* **EXERCISE AIM**: Repeat the entire listing exactly.

* * *

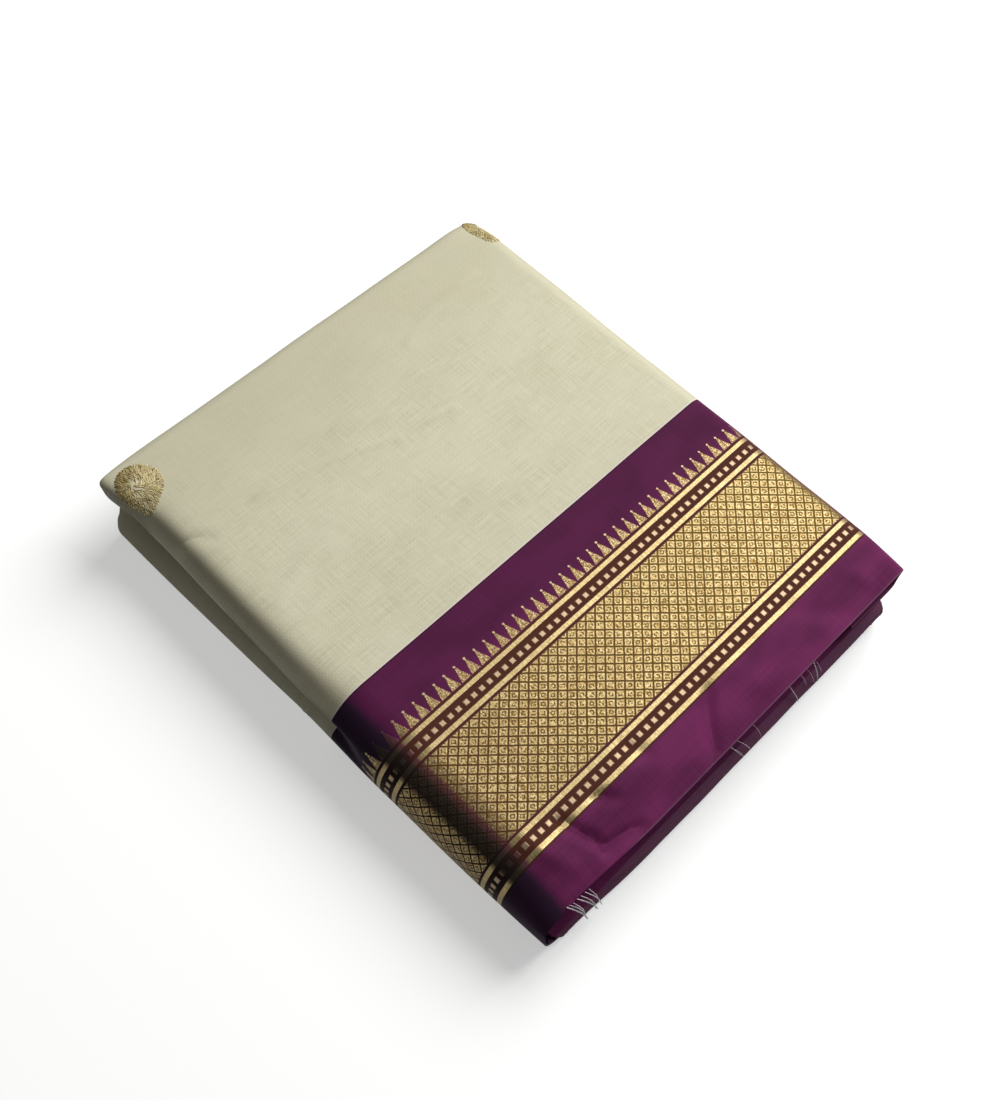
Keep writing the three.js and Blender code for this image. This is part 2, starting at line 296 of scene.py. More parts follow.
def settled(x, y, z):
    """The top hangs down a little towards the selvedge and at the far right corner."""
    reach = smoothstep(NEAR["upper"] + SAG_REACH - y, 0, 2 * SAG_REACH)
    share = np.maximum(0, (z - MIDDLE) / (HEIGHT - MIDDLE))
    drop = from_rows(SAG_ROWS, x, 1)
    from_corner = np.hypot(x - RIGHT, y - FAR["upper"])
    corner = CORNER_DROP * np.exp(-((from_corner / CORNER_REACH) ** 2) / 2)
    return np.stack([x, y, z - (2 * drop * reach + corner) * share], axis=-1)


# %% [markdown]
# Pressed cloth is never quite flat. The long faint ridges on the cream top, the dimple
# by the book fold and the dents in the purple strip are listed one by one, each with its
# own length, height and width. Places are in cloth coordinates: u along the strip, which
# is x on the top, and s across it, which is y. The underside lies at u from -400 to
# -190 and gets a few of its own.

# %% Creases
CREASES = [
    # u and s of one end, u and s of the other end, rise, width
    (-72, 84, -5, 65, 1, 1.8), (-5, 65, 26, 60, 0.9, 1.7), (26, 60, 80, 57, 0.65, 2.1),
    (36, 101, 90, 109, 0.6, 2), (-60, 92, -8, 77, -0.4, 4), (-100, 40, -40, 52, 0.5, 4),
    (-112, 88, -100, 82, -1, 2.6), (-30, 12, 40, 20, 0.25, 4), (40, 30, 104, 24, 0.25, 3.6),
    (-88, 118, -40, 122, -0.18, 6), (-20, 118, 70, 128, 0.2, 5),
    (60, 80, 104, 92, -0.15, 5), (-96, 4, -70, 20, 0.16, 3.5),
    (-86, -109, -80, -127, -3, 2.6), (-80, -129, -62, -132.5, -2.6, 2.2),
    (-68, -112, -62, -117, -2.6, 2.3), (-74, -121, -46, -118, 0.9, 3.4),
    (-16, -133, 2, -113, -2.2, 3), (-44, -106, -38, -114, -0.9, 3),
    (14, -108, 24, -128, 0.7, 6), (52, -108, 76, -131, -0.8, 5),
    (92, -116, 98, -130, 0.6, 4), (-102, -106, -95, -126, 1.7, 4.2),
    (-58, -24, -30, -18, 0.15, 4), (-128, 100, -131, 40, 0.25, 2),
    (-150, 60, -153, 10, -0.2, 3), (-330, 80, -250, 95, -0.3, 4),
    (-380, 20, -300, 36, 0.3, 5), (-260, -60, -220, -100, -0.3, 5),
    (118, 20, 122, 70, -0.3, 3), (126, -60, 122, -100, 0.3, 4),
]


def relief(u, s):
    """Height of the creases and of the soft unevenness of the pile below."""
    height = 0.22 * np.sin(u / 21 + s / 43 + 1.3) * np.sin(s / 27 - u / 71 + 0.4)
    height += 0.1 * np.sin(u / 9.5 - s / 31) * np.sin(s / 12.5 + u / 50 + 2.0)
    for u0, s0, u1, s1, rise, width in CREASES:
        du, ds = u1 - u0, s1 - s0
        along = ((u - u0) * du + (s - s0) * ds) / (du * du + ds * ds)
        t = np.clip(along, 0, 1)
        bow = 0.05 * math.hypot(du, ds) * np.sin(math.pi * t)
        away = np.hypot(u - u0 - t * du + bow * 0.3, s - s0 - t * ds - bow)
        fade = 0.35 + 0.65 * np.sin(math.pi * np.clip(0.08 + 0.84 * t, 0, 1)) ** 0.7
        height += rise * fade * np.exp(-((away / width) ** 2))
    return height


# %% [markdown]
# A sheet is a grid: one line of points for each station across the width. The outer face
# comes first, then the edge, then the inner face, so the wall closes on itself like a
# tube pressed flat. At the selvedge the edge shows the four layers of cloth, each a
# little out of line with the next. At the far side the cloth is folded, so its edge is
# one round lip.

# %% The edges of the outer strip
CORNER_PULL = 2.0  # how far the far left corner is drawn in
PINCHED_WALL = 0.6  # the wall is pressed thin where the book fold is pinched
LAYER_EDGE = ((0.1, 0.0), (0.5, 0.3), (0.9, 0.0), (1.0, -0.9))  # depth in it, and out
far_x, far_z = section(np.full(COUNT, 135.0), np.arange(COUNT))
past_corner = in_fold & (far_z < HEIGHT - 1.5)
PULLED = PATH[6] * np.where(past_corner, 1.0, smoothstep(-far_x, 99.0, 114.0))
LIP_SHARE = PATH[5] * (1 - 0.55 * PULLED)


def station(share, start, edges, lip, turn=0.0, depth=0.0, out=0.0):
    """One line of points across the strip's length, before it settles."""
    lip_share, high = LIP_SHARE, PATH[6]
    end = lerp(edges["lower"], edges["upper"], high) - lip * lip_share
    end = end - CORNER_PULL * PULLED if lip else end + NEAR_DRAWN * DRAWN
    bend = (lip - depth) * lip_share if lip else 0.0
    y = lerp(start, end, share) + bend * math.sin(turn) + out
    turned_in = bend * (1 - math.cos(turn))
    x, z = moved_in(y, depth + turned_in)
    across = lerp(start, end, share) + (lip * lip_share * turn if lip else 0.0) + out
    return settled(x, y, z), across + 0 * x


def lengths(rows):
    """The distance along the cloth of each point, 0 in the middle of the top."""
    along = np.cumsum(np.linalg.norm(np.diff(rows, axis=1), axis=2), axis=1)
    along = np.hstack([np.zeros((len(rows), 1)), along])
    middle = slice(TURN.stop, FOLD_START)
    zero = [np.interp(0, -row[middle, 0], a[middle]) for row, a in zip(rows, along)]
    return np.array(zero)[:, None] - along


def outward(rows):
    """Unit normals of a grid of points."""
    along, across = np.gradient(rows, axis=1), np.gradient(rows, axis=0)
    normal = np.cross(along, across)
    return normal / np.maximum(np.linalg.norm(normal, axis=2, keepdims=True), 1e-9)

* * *

* **EXERCISE RESPONSE**:
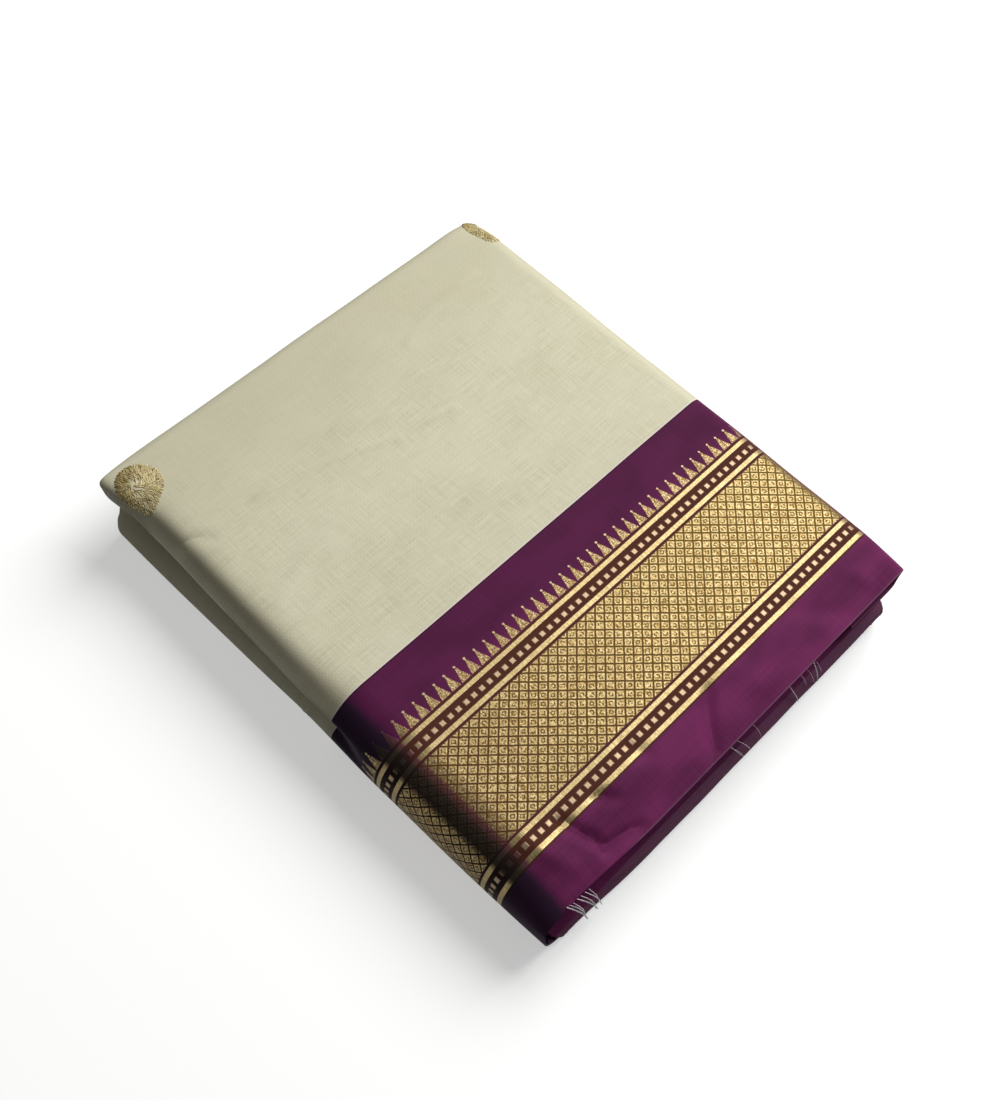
Keep writing the three.js and Blender code for this image. This is part 2, starting at line 296 of scene.py. More parts follow.
def settled(x, y, z):
    """The top hangs down a little towards the selvedge and at the far right corner."""
    reach = smoothstep(NEAR["upper"] + SAG_REACH - y, 0, 2 * SAG_REACH)
    share = np.maximum(0, (z - MIDDLE) / (HEIGHT - MIDDLE))
    drop = from_rows(SAG_ROWS, x, 1)
    from_corner = np.hypot(x - RIGHT, y - FAR["upper"])
    corner = CORNER_DROP * np.exp(-((from_corner / CORNER_REACH) ** 2) / 2)
    return np.stack([x, y, z - (2 * drop * reach + corner) * share], axis=-1)


# %% [markdown]
# Pressed cloth is never quite flat. The long faint ridges on the cream top, the dimple
# by the book fold and the dents in the purple strip are listed one by one, each with its
# own length, height and width. Places are in cloth coordinates: u along the strip, which
# is x on the top, and s across it, which is y. The underside lies at u from -400 to
# -190 and gets a few of its own.

# %% Creases
CREASES = [
    # u and s of one end, u and s of the other end, rise, width
    (-72, 84, -5, 65, 1, 1.8), (-5, 65, 26, 60, 0.9, 1.7), (26, 60, 80, 57, 0.65, 2.1),
    (36, 101, 90, 109, 0.6, 2), (-60, 92, -8, 77, -0.4, 4), (-100, 40, -40, 52, 0.5, 4),
    (-112, 88, -100, 82, -1, 2.6), (-30, 12, 40, 20, 0.25, 4), (40, 30, 104, 24, 0.25, 3.6),
    (-88, 118, -40, 122, -0.18, 6), (-20, 118, 70, 128, 0.2, 5),
    (60, 80, 104, 92, -0.15, 5), (-96, 4, -70, 20, 0.16, 3.5),
    (-86, -109, -80, -127, -3, 2.6), (-80, -129, -62, -132.5, -2.6, 2.2),
    (-68, -112, -62, -117, -2.6, 2.3), (-74, -121, -46, -118, 0.9, 3.4),
    (-16, -133, 2, -113, -2.2, 3), (-44, -106, -38, -114, -0.9, 3),
    (14, -108, 24, -128, 0.7, 6), (52, -108, 76, -131, -0.8, 5),
    (92, -116, 98, -130, 0.6, 4), (-102, -106, -95, -126, 1.7, 4.2),
    (-58, -24, -30, -18, 0.15, 4), (-128, 100, -131, 40, 0.25, 2),
    (-150, 60, -153, 10, -0.2, 3), (-330, 80, -250, 95, -0.3, 4),
    (-380, 20, -300, 36, 0.3, 5), (-260, -60, -220, -100, -0.3, 5),
    (118, 20, 122, 70, -0.3, 3), (126, -60, 122, -100, 0.3, 4),
]


def relief(u, s):
    """Height of the creases and of the soft unevenness of the pile below."""
    height = 0.22 * np.sin(u / 21 + s / 43 + 1.3) * np.sin(s / 27 - u / 71 + 0.4)
    height += 0.1 * np.sin(u / 9.5 - s / 31) * np.sin(s / 12.5 + u / 50 + 2.0)
    for u0, s0, u1, s1, rise, width in CREASES:
        du, ds = u1 - u0, s1 - s0
        along = ((u - u0) * du + (s - s0) * ds) / (du * du + ds * ds)
        t = np.clip(along, 0, 1)
        bow = 0.05 * math.hypot(du, ds) * np.sin(math.pi * t)
        away = np.hypot(u - u0 - t * du + bow * 0.3, s - s0 - t * ds - bow)
        fade = 0.35 + 0.65 * np.sin(math.pi * np.clip(0.08 + 0.84 * t, 0, 1)) ** 0.7
        height += rise * fade * np.exp(-((away / width) ** 2))
    return height


# %% [markdown]
# A sheet is a grid: one line of points for each station across the width. The outer face
# comes first, then the edge, then the inner face, so the wall closes on itself like a
# tube pressed flat. At the selvedge the edge shows the four layers of cloth, each a
# little out of line with the next. At the far side the cloth is folded, so its edge is
# one round lip.

# %% The edges of the outer strip
CORNER_PULL = 2.0  # how far the far left corner is drawn in
PINCHED_WALL = 0.6  # the wall is pressed thin where the book fold is pinched
LAYER_EDGE = ((0.1, 0.0), (0.5, 0.3), (0.9, 0.0), (1.0, -0.9))  # depth in it, and out
far_x, far_z = section(np.full(COUNT, 135.0), np.arange(COUNT))
past_corner = in_fold & (far_z < HEIGHT - 1.5)
PULLED = PATH[6] * np.where(past_corner, 1.0, smoothstep(-far_x, 99.0, 114.0))
LIP_SHARE = PATH[5] * (1 - 0.55 * PULLED)


def station(share, start, edges, lip, turn=0.0, depth=0.0, out=0.0):
    """One line of points across the strip's length, before it settles."""
    lip_share, high = LIP_SHARE, PATH[6]
    end = lerp(edges["lower"], edges["upper"], high) - lip * lip_share
    end = end - CORNER_PULL * PULLED if lip else end + NEAR_DRAWN * DRAWN
    bend = (lip - depth) * lip_share if lip else 0.0
    y = lerp(start, end, share) + bend * math.sin(turn) + out
    turned_in = bend * (1 - math.cos(turn))
    x, z = moved_in(y, depth + turned_in)
    across = lerp(start, end, share) + (lip * lip_share * turn if lip else 0.0) + out
    return settled(x, y, z), across + 0 * x


def lengths(rows):
    """The distance along the cloth of each point, 0 in the middle of the top."""
    along = np.cumsum(np.linalg.norm(np.diff(rows, axis=1), axis=2), axis=1)
    along = np.hstack([np.zeros((len(rows), 1)), along])
    middle = slice(TURN.stop, FOLD_START)
    zero = [np.interp(0, -row[middle, 0], a[middle]) for row, a in zip(rows, along)]
    return np.array(zero)[:, None] - along


def outward(rows):
    """Unit normals of a grid of points."""
    along, across = np.gradient(rows, axis=1), np.gradient(rows, axis=0)
    normal = np.cross(along, across)
    return normal / np.maximum(np.linalg.norm(normal, axis=2, keepdims=True), 1e-9)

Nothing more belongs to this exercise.